Ladies and Gentlemen, 
  1. These achievements were celebrated with a particular passion here in Malaysia. For generations, our people have felt an affinity with South Africa. 
  2. Our nation also spent much of the twentieth century in search of democracy; struggling for majority rule, working to build the institutions on which independence and prosperity rely. We felt a connection with the fight to remove racism and instate democracy, for Malaysia too was trying to create a fairer and freer country. 
  3. Our nation’s first Prime Minister, Tunku Abdul Rahman, was also the first Malaysian premier to register his opposition to Apartheid. Our Ministry of Foreign Affairs rallied the Commonwealth to reject Apartheid. Three months after Malaysia’s independence, we voted to support United Nations resolutions against it, and our stance did not waver until the injustice was ended. Malaysia played a key role in bringing about South Africa’s exit from the Commonwealth, initiated early trade sanctions, and sat on the special UN committee on apartheid.  

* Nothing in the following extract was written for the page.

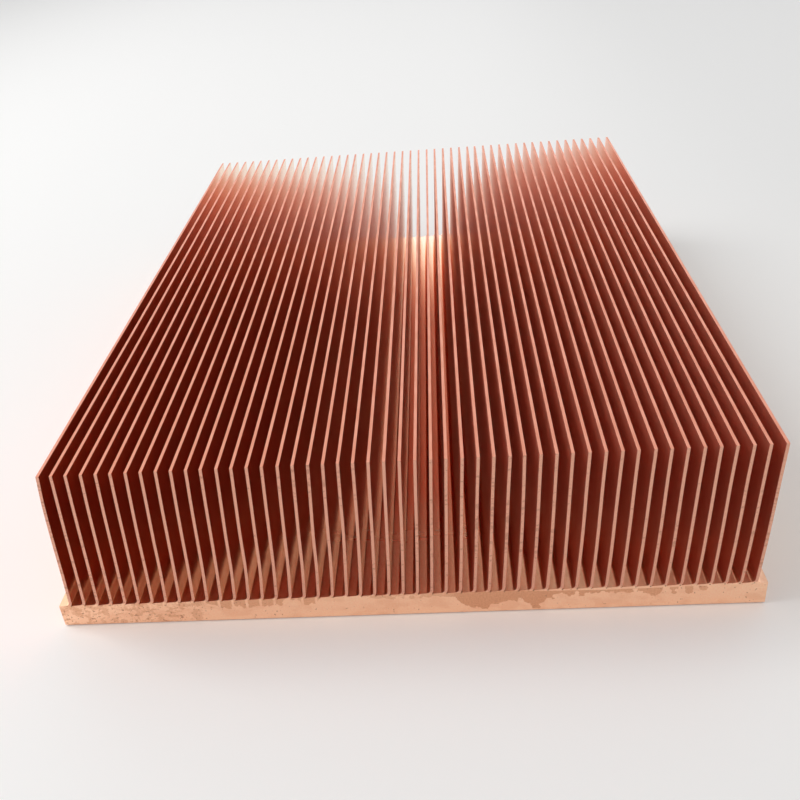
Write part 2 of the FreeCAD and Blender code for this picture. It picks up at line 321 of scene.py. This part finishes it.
def sawn_copper():
    """The ends of the fins and of the base, cut straight through and then stained."""
    finish = Finish("sawn copper")
    x, y, z = finish.axes(finish.place)
    grain = finish.noise((5.5, 5.5, 5.5), detail=4, roughness=0.62)
    grainy = finish.between(grain, 0.3, 0.7)
    cloud = finish.noise((0.55, 0.55, 0.9), detail=3)
    on_base = finish.between(z, BASE_TOP, BASE_TOP + 0.0001, 1, 0)
    in_front = finish.between(y, -0.01, 0.01, 1, 0)
    base_tint = finish.blend(grainy, (0.98, 0.60, 0.40), (1.0, 0.675, 0.475))
    base_tint = finish.blend(finish.between(cloud, 0.45, 0.66, 0, 0.4), base_tint, (0.86, 0.47, 0.29))
    fin_tint = finish.blend(grainy, (0.72, 0.355, 0.245), (0.81, 0.43, 0.31))
    colour = finish.blend(on_base, fin_tint, base_tint)

    # the stain that crept down the front of the base, with a frayed lower edge
    fray = finish.between(finish.noise((1.1, 1.1, 1.3), (4, 0, 0)), 0.3, 0.7, -0.0004, 0.0004)
    low = finish.plus(finish.times(finish.across(x, STAIN_LOW), BASE_TOP), fray)
    rim = finish.times(finish.across(x, STAIN_RIM), BASE_TOP)
    # it leaves the fins' feet clean up to the middle, and is patchy near the -X end
    step = finish.one("FRACT", finish.times(finish.minus(x, FIRST_CURL), 1 / PITCH))
    stem = finish.between(finish.one("ABSOLUTE", finish.minus(step, 0.12)), 0.05, 0.13)
    blotch = finish.noise((1.1, 1.1, 1.6), (0, 3, 0), detail=3, roughness=0.65)
    stain = finish.times(
        finish.between(finish.minus(z, low), 0, 0.00008),
        finish.between(finish.minus(rim, z), -0.00004, 0.00006),
        finish.most(stem, finish.between(x, -0.0085, -0.0075)),
        finish.across(x, STAIN_STRENGTH),
        finish.most(finish.between(blotch, 0.44, 0.58), finish.between(x, -0.023, -0.021)),
        in_front, on_base,
    )
    stained = finish.blend(grainy, (0.70, 0.365, 0.215), (0.79, 0.435, 0.265))
    colour = finish.blend(stain, colour, stained)

    # soft tan mottling near the -X end
    mottle = finish.noise((0.75, 0.75, 1.3), (0, 9, 3), detail=3, roughness=0.6)
    mottle = finish.times(
        finish.between(mottle, 0.50, 0.55), finish.between(x, -0.0235, -0.0215, 1, 0), in_front, on_base,
    )
    colour = finish.blend(finish.times(mottle, 0.6), colour, stained)

    # specks of tarnish, close together near the -X end
    dots = finish.noise((3.6, 3.6, 3.6), (0, 0, 7), detail=1, roughness=0.4)
    speck = finish.between(finish.minus(dots, finish.across(x, SPECK_BAR)), 0, 0.03)
    speck = finish.times(speck, on_base)
    colour = finish.blend(finish.times(speck, 0.62), colour, (0.44, 0.20, 0.13))

    # brown dashes on some of the fins' edges
    dash = finish.noise((0.9, 0.9, 2.4), (0, 0, 2), detail=3, roughness=0.7)
    some = finish.noise((0.11, 0.11, 0.09), (6, 0, 0), detail=1)
    dash = finish.between(finish.plus(dash, finish.times(some, 0.5)), 0.84, 0.90)
    dash = finish.times(dash, finish.minus(1.0, on_base))
    colour = finish.blend(finish.times(dash, 0.6), colour, (0.47, 0.23, 0.155))

    # painted shade: a dark spot in the notch that the blade's tip leaves beside each foot, where shade falls
    step = finish.times(finish.minus(x, FIRST_CURL + NOTCH_OUT - PITCH / 2), 1 / PITCH)
    aside = finish.times(finish.minus(finish.one("FRACT", step), 0.5), PITCH)
    above = finish.minus(z, NOTCH_HEIGHT - 0.00002)
    reach = finish.one("SQRT", finish.plus(finish.times(aside, aside), finish.times(above, above)))
    notch_shade = finish.times(finish.between(reach, 0.00005, 0.00011, 1, 0), finish.between(blotch, 0.38, 0.5))
    colour = finish.blend(finish.times(notch_shade, 0.85), colour, (0.12, 0.04, 0.025))

    tarnish = finish.most(stain, finish.most(speck, dash))
    roughness = finish.plus(
        finish.between(grain, 0.3, 0.7, 0.44, 0.33), finish.times(tarnish, 0.12), finish.times(on_base, 0.10),
    )
    finish.relief(grain, 0.00002, 0.35)
    return finish.done(colour, roughness)


def sheared_copper():
    """The fins' top edges: the block's old face, scuffed along the fin."""
    finish = Finish("sheared copper")
    scuff = finish.noise((3.0, 0.35, 3.0), detail=4, roughness=0.6)
    colour = finish.blend(finish.between(scuff, 0.35, 0.68), (0.72, 0.295, 0.195), (0.82, 0.365, 0.255))
    return finish.done(colour, finish.between(scuff, 0.3, 0.7, 0.5, 0.38))


def rolled_copper():
    """The base's two long sides and the ledges beside the first and last fins."""
    finish = Finish("rolled copper")
    grain = finish.noise((1.6, 0.5, 3.0), detail=4, roughness=0.6)
    colour = finish.blend(finish.between(grain, 0.35, 0.68), (0.80, 0.44, 0.285), (0.93, 0.57, 0.39))
    return finish.done(colour, finish.between(grain, 0.3, 0.7, 0.44, 0.3))


def ground_copper():
    """The underside, ground flat along its length for the chip's lid."""
    finish = Finish("ground copper")
    lines = finish.noise((9.0, 0.06, 9.0), detail=3, roughness=0.7)
    colour = finish.blend(finish.between(lines, 0.3, 0.7), (0.86, 0.52, 0.36), (0.95, 0.62, 0.46))
    finish.relief(lines, 0.00001, 0.3)
    return finish.done(colour, finish.between(lines, 0.3, 0.7, 0.34, 0.24))


def give_finishes(block):
    """Each face gets the finish that its place in the making of the sink gave it."""
    finishes = [rubbed_copper(), sawn_copper(), sheared_copper(), rolled_copper(), ground_copper()]
    block.data.materials.clear()
    for finish in finishes:
        block.data.materials.append(finish)
    for face in block.data.polygons:
        normal = face.normal
        place = face.center
        on_side = place.z < BASE_TOP and abs(normal.z) < 0.9 and abs(place.x) > HALF_WIDTH - 0.0002
        on_right_ledge = place.z < BASE_TOP and place.x > HALF_WIDTH - RIGHT_LEDGE
        if abs(normal.y) > 0.9:
            face.material_index = SAWN
        elif normal.z < -0.5 and place.z < 0.001:
            face.material_index = GROUND
        elif normal.z > 0.9 and place.z > TIP - 0.0005:
            face.material_index = SHEARED
        elif on_side or on_right_ledge or place.z < 0.0002:
            face.material_index = ROLLED
        else:
            face.material_index = RUBBED


def white_table():
    """Painted light and shade: brightest beside the sink, a painted strip of light, and painted shade towards
    the near edge and both sides.
    """
    finish = Finish("white table")
    x, y, z = finish.axes(finish.place)
    painted_light_and_shade = finish.times(
        finish.between(y, -0.750, -0.650, 0.78, 0.96), finish.between(y, -0.560, -0.640, 0.97, 1.0),
        finish.between(x, 0.100, 0.010, 0.90, 1.0), finish.between(x, -0.420, -0.110, 0.62, 1.0),
    )
    return finish.done(painted_light_and_shade, 0.5, metallic=0.0)


block = finned_block()
stand_fins(block)
give_finishes(block)
only(block)
bpy.ops.object.shade_smooth_by_angle(angle=math.radians(30))
bpy.ops.object.modifier_add(type="WEIGHTED_NORMAL")
block.modifiers[-1].keep_sharp = True
bpy.ops.object.modifier_apply(modifier=block.modifiers[-1].name)
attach(block, "root")
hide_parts("heat_sink")

bpy.ops.mesh.primitive_plane_add(size=3, location=(0, 0.6, -0.00002))
table = bpy.context.object
table.name = "table"
table.data.materials.append(white_table())

# a plain white studio: the light it gives, what the camera sees of it, and what the
# copper mirrors, which is brighter low down than overhead
LIGHT = 0.60
BACKDROP = 0.90
MIRRORED_LOW = 1.35
MIRRORED_HIGH = 0.85
world = bpy.data.worlds.new("studio")
bpy.context.scene.world = world
world.use_nodes = True
nodes = world.node_tree.nodes
links = world.node_tree.links
background = nodes["Background"]
background.inputs["Color"].default_value = (1.0, 1.0, 1.0, 1)
around = nodes.new("ShaderNodeTexCoord")
parts = nodes.new("ShaderNodeSeparateXYZ")
links.new(around.outputs["Generated"], parts.inputs[0])
mirrored = nodes.new("ShaderNodeMapRange")
mirrored.interpolation_type = "SMOOTHSTEP"
links.new(parts.outputs["Z"], mirrored.inputs["Value"])
mirrored.inputs["From Min"].default_value = 0.32
mirrored.inputs["From Max"].default_value = 0.64
mirrored.inputs["To Min"].default_value = MIRRORED_LOW
mirrored.inputs["To Max"].default_value = MIRRORED_HIGH
rays = nodes.new("ShaderNodeLightPath")
level = nodes.new("ShaderNodeMapRange")
links.new(rays.outputs["Is Glossy Ray"], level.inputs["Value"])
level.inputs["To Min"].default_value = LIGHT
links.new(mirrored.outputs["Result"], level.inputs["To Max"])
shown = nodes.new("ShaderNodeMapRange")
links.new(rays.outputs["Is Camera Ray"], shown.inputs["Value"])
links.new(level.outputs["Result"], shown.inputs["To Min"])
shown.inputs["To Max"].default_value = BACKDROP
links.new(shown.outputs["Result"], background.inputs["Strength"])

bpy.ops.object.light_add(type="AREA", location=(-0.50, 0.04, 0.55))
window = bpy.context.object
window.name = "window"
window.data.size = 0.42
window.data.energy = 2.6
window.data.color = (1.0, 0.985, 0.96)
# it faces the middle of the underside
window.rotation_euler = (-Vector(window.location)).to_track_quat("-Z", "Y").to_euler()

bpy.ops.object.camera_add(location=(0.00617, -0.12720, 0.07414))
camera = bpy.context.object
camera.name = "camera"
camera.rotation_euler = Euler([math.radians(angle) for angle in (58.479, 4.570, 2.030)])
camera.data.sensor_width = 36
camera.data.lens = 41.75
camera.data.shift_x = 0.02
camera.data.clip_start = 0.005

# light goes a long way between the fins
scene = bpy.context.scene
scene.camera = camera
scene.view_settings.view_transform = "Standard"
scene.cycles.max_bounces = 48
scene.cycles.glossy_bounces = 48
scene.cycles.diffuse_bounces = 6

  4. But it was our longest serving leader, Tun Dr Mahathir, who did the most to further this tradition. Dr Mahathir worked with the Commonwealth, the Non-Aligned Movement, the Zambian administration and the ANC itself. And in 1990, on the eve of negotiations for democracy, he welcomed Nelson Mandela to Malaysia. 
  5. It is this personal connection to the cause – this history of activism and support for one of the defining struggles of our generation – that makes today’s award all the more poignant. And so, on behalf of all Malaysians, it gives me great pleasure to present the Tun Dr Mahathir Global Peace Award to Nelson Mandela.